On the plane ride back, I read Rebel Mechanics by Shanna Swendson and even downloaded the sequel, Rebel Magisters on overdrive during our layover. Rebel Mechanics introduces us to an alternate universe. What if the British ruling class were magic, and that’s why they controlled the colonies? If that happened the American Revolution would not have turned out the way we know it today. What if, the Industrial Revolution occurred because the non-magical people were finding ways to build machinery that would give them the same sort of power as the Magisters (the magical people)?

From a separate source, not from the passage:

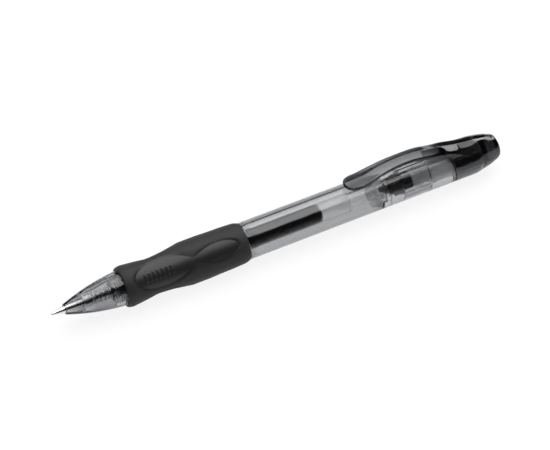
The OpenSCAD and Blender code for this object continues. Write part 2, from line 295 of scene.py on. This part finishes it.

I don’t think I’ve ever officially read a Steampunk novel before and I loved the concept! The writing and the characters certainly left something to be desired. Which is unfortunate. Rebel Mechanics is a very clean and chaste YA novel. Not that all romances need bosom heaving, but this one seemed particularly full of romantic tension and I kept waiting for characters to make moves, and it was very frustrating. Kiss! Declare your feelings! At least hug. It doesn’t help that the characters themselves reminded me a lot of those found in The Pink Carnation series, which is for adults and therefore the romance has more adult content. So with that comparison in mind, I kept waiting for things to happen (that never did).

My guess is that Rebel Mechanics did not perform well sales wise, as according to Goodreads, the sequel was self-published. And you can tell. Although that didn’t stop me from reading the two books in two days.

I originally checked out The Statistical Probability of Love at First Sight and Rebel Mechanics for the “book with a red spine” category on the PopSugar Reading Challenge. In the end, I used The Statistical Probability of Love at First Sight for the “book involving travel” category, Rebel Mechanics for the “book with a red spine category” and Rebel Magisters for “a steampunk novel.”  

I believe I originally had Rich People Problems as my “book involving travel,” but The Statistical Probability of Love at First Sight seemed more fitting. I like to play around with the categories as I read and fill in the slots. So many can fit for so many different categories!